Data shown:
============================================================
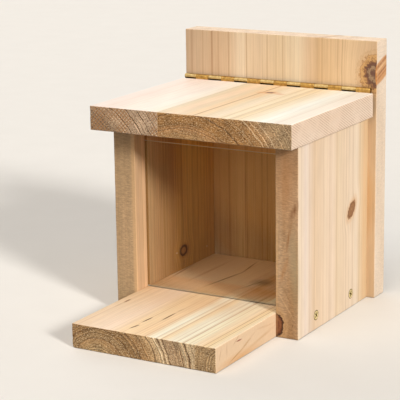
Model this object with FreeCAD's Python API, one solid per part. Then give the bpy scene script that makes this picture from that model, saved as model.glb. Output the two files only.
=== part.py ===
import FreeCAD, Part

import math
import os

# Squirrel feeder box: a small cedar box that is screwed to a tree. A clear pane shows the seed,
# the floor reaches out in front as a landing, and the roof lifts on a continuous hinge.
#
# Millimetres. X is to the right as seen from the front, Y points back to the tree, Z is up.
# The origin is at the bottom centre of the back panel's rear face, which lies on the tree.

Vector = FreeCAD.Vector
X_AXIS = Vector(1, 0, 0)
Y_AXIS = Vector(0, 1, 0)
Z_AXIS = Vector(0, 0, 1)

# Driving sizes of the boards
back_width = 180.0
back_height = 217.0
back_thickness = 19.5
wall_depth = 128.0
wall_height = 155.5
wall_thickness = 19.5
inner_width = 127.0
floor_thickness = 19.5
landing_reach = 95.0
floor_rear_gap = 0.8
floor_strip_width = 18.0
roof_width = 179.0
roof_depth = 146.0
roof_thickness = 19.5
roof_left_board_width = 62.7
edge_ease = 0.4

# Driving sizes of the pane and the saw grooves that hold it
pane_thickness = 3.0
pane_setback = 16.0
pane_groove_depth = 6.0
pane_top_gap = 13.5
pane_face_clearance = 0.3
pane_edge_clearance = 0.6

# Driving sizes of the continuous hinge
leaf_thickness = 1.0
leaf_length = 13.5
pin_diameter = 2.38
pin_clearance = 0.05
pin_lift = 1.7
knuckle_pitch = 12.6
knuckle_gap = 0.25
notch_clearance = 0.3
curl_gap = 0.25
hinge_left_inset = 1.1
hinge_right_inset = 3.3

# Driving sizes of the hinge screws
hinge_screw_spacing = 50.8
hinge_screw_first = 14.0
hinge_screw_drop = 8.6
hinge_screw_head = 4.6
hinge_screw_shank = 2.4
hinge_screw_length = 12.0

# Driving sizes of the wood screws
wood_screw_head = 8.2
wood_screw_shank = 4.2
wood_screw_length = 38.0
screw_head_angle = 82.0
screw_clearance = 0.1
screw_sides = 24
screw_point_share = 0.2
recess_width_share = 0.13
recess_length_share = 0.55
recess_depth_share = 0.6
wall_screw_below_floor_top = 8.0
wall_screw_rear_margin = 31.5
wall_screw_front_margin = 32.0
back_screw_low = 34.0
back_screw_top_margin = 27.5
back_floor_screw_margin = 31.5

# The two holes for the screws that hold the box to the tree
mount_hole_diameter = 5.0
mount_hole_spacing = 70.0
mount_hole_low = 60.0

# Places that follow from the sizes
back_front_y = -back_thickness
wall_front_y = back_front_y - wall_depth
wall_inner_x = inner_width / 2
wall_outer_x = wall_inner_x + wall_thickness
floor_rear_y = back_front_y - floor_rear_gap
floor_front_y = wall_front_y - landing_reach
knuckle_bore_radius = pin_diameter / 2 + pin_clearance
knuckle_radius = knuckle_bore_radius + leaf_thickness
roof_top_z = wall_height + roof_thickness
pin_y = back_front_y - knuckle_radius
pin_z = roof_top_z + pin_lift
roof_rear_y = pin_y - knuckle_radius
roof_left_x = -back_width / 2
hinge_left_x = roof_left_x + hinge_left_inset
hinge_length = roof_width - hinge_left_inset - hinge_right_inset
knuckle_count = math.ceil(hinge_length / knuckle_pitch)
first_knuckle_length = hinge_length - (knuckle_count - 1) * knuckle_pitch
pane_front_y = wall_front_y + pane_setback
pane_top_z = wall_height - pane_top_gap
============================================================
Count the lines above that contain the word "FreeCAD". Give only the number.

3